WORK TO BE COMPLETED: Only the lines from the one containing "# ---- the split" down to the one containing "for node in", inclusive, are to be quoted exactly.

↓↓↓

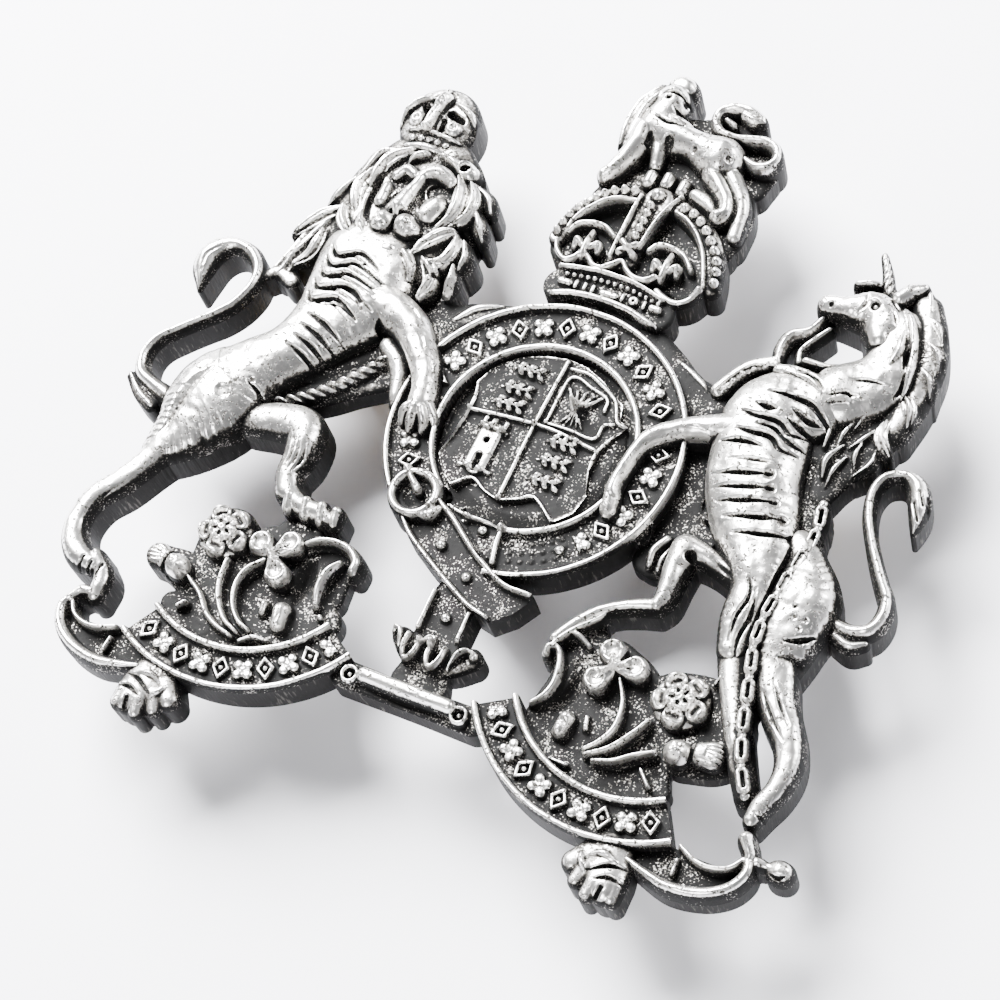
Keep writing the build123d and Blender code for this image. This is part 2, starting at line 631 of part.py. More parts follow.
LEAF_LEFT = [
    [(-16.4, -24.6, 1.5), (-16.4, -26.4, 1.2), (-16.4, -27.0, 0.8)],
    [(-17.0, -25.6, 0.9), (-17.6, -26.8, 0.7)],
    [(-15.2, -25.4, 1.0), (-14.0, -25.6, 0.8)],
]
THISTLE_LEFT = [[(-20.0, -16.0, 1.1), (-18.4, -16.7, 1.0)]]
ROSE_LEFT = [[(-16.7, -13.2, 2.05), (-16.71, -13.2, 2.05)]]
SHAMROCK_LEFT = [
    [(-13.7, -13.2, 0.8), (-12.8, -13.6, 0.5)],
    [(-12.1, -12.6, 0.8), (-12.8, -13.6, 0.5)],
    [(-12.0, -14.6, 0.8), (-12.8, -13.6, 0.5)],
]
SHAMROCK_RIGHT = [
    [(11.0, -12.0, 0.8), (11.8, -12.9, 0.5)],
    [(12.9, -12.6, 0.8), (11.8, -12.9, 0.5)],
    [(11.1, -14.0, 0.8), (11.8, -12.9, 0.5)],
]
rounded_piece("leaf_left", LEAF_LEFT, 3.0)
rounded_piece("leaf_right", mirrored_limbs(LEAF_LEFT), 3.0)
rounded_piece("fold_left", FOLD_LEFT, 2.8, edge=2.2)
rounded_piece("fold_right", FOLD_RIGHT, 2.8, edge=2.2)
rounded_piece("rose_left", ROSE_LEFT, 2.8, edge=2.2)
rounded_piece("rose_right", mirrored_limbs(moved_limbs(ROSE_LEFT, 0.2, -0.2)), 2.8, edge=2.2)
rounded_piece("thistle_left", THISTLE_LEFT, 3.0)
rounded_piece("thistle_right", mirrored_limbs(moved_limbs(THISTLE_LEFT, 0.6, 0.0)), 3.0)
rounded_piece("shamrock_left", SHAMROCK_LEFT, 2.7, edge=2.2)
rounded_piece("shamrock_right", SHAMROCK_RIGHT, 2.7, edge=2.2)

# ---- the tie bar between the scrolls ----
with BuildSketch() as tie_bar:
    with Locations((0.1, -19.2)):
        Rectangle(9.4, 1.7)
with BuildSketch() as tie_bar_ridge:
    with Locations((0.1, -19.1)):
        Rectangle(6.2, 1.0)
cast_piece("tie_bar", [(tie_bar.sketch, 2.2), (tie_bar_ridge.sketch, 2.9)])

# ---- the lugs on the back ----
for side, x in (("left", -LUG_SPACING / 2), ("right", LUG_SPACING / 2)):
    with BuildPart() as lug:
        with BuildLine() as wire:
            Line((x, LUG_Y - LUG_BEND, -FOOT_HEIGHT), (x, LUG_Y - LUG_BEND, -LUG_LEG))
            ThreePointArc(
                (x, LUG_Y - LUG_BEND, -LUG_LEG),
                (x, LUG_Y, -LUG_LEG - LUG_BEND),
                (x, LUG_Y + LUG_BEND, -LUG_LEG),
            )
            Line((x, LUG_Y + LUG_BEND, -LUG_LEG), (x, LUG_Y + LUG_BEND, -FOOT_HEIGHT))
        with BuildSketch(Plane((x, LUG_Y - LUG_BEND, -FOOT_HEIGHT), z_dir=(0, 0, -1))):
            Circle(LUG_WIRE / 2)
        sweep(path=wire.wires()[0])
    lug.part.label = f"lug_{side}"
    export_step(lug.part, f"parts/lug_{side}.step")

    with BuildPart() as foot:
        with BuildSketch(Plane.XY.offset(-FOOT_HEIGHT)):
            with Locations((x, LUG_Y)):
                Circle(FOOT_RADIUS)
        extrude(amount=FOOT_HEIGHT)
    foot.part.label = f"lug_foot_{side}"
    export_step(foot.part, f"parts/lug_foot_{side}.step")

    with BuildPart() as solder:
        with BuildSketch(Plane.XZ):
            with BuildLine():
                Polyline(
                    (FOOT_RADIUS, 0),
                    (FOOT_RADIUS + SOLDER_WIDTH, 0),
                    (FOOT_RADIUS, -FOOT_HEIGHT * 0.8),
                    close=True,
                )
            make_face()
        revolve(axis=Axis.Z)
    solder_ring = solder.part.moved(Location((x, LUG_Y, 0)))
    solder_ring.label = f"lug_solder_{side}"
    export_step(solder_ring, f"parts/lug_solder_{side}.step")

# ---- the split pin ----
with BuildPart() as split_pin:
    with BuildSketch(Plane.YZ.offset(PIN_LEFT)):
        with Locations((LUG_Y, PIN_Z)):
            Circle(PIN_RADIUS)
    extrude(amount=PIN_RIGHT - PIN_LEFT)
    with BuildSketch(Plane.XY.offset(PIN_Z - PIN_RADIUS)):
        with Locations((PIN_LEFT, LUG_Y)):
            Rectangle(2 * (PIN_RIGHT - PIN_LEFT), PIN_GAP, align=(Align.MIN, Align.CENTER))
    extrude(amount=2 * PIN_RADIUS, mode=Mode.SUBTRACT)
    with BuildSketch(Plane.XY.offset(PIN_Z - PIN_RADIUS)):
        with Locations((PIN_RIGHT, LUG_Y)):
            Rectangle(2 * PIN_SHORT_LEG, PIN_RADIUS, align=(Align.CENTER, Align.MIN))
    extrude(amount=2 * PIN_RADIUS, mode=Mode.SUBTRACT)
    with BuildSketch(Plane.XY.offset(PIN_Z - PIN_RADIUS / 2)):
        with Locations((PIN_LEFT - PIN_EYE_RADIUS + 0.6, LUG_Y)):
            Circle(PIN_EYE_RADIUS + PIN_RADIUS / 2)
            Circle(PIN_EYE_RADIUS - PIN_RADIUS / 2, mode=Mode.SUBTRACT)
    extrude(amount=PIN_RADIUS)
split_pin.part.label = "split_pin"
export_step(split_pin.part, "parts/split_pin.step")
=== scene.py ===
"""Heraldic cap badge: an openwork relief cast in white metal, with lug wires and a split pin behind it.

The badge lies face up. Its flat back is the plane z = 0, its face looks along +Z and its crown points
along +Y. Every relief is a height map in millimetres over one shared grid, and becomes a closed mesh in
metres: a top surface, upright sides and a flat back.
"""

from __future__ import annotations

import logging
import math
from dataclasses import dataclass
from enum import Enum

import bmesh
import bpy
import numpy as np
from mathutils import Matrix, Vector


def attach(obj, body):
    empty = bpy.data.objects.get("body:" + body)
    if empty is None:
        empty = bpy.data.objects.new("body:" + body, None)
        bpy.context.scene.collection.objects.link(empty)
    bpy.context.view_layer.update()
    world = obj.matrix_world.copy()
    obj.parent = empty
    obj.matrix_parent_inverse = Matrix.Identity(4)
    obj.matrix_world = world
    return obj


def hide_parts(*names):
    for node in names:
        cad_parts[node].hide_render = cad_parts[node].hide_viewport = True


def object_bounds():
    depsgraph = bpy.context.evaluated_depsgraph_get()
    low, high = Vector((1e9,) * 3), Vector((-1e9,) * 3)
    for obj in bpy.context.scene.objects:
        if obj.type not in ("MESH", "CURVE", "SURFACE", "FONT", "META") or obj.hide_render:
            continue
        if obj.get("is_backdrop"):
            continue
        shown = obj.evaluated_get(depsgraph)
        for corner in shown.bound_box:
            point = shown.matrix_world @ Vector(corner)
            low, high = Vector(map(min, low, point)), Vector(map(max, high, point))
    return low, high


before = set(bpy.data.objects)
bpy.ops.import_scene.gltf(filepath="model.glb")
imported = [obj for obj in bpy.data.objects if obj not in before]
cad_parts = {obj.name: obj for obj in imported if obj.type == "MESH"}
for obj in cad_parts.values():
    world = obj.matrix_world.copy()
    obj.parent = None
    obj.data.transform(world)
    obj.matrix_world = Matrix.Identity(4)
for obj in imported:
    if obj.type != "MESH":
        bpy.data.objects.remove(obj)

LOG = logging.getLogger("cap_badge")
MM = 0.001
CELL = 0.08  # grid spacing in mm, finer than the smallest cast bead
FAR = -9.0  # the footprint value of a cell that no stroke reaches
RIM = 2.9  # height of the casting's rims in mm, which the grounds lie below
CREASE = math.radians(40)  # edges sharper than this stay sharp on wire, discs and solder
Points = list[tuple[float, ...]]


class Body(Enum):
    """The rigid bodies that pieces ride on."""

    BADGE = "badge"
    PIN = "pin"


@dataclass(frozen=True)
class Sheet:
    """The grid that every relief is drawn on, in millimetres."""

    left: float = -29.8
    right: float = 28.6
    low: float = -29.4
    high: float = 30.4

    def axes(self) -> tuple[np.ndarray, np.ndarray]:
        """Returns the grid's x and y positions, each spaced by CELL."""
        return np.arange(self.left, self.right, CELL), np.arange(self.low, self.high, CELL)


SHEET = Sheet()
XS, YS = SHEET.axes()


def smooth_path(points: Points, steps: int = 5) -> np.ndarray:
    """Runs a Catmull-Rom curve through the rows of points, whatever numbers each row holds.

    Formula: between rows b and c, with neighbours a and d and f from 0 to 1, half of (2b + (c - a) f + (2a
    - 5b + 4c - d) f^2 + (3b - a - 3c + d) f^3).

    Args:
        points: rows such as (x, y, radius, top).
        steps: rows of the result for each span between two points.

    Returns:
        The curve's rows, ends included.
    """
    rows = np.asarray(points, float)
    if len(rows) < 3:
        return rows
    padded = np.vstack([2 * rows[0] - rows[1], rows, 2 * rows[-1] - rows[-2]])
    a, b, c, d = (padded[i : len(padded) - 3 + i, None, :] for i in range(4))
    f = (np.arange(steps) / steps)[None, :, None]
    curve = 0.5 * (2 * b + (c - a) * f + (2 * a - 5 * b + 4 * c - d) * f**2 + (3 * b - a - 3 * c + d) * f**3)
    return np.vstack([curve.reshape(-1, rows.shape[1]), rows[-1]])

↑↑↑

ANSWER FOR THE TASK:
# ---- the split pin ----
with BuildPart() as split_pin:
    with BuildSketch(Plane.YZ.offset(PIN_LEFT)):
        with Locations((LUG_Y, PIN_Z)):
            Circle(PIN_RADIUS)
    extrude(amount=PIN_RIGHT - PIN_LEFT)
    with BuildSketch(Plane.XY.offset(PIN_Z - PIN_RADIUS)):
        with Locations((PIN_LEFT, LUG_Y)):
            Rectangle(2 * (PIN_RIGHT - PIN_LEFT), PIN_GAP, align=(Align.MIN, Align.CENTER))
    extrude(amount=2 * PIN_RADIUS, mode=Mode.SUBTRACT)
    with BuildSketch(Plane.XY.offset(PIN_Z - PIN_RADIUS)):
        with Locations((PIN_RIGHT, LUG_Y)):
            Rectangle(2 * PIN_SHORT_LEG, PIN_RADIUS, align=(Align.CENTER, Align.MIN))
    extrude(amount=2 * PIN_RADIUS, mode=Mode.SUBTRACT)
    with BuildSketch(Plane.XY.offset(PIN_Z - PIN_RADIUS / 2)):
        with Locations((PIN_LEFT - PIN_EYE_RADIUS + 0.6, LUG_Y)):
            Circle(PIN_EYE_RADIUS + PIN_RADIUS / 2)
            Circle(PIN_EYE_RADIUS - PIN_RADIUS / 2, mode=Mode.SUBTRACT)
    extrude(amount=PIN_RADIUS)
split_pin.part.label = "split_pin"
export_step(split_pin.part, "parts/split_pin.step")
=== scene.py ===
"""Heraldic cap badge: an openwork relief cast in white metal, with lug wires and a split pin behind it.

The badge lies face up. Its flat back is the plane z = 0, its face looks along +Z and its crown points
along +Y. Every relief is a height map in millimetres over one shared grid, and becomes a closed mesh in
metres: a top surface, upright sides and a flat back.
"""

from __future__ import annotations

import logging
import math
from dataclasses import dataclass
from enum import Enum

import bmesh
import bpy
import numpy as np
from mathutils import Matrix, Vector


def attach(obj, body):
    empty = bpy.data.objects.get("body:" + body)
    if empty is None:
        empty = bpy.data.objects.new("body:" + body, None)
        bpy.context.scene.collection.objects.link(empty)
    bpy.context.view_layer.update()
    world = obj.matrix_world.copy()
    obj.parent = empty
    obj.matrix_parent_inverse = Matrix.Identity(4)
    obj.matrix_world = world
    return obj


def hide_parts(*names):
    for node in names:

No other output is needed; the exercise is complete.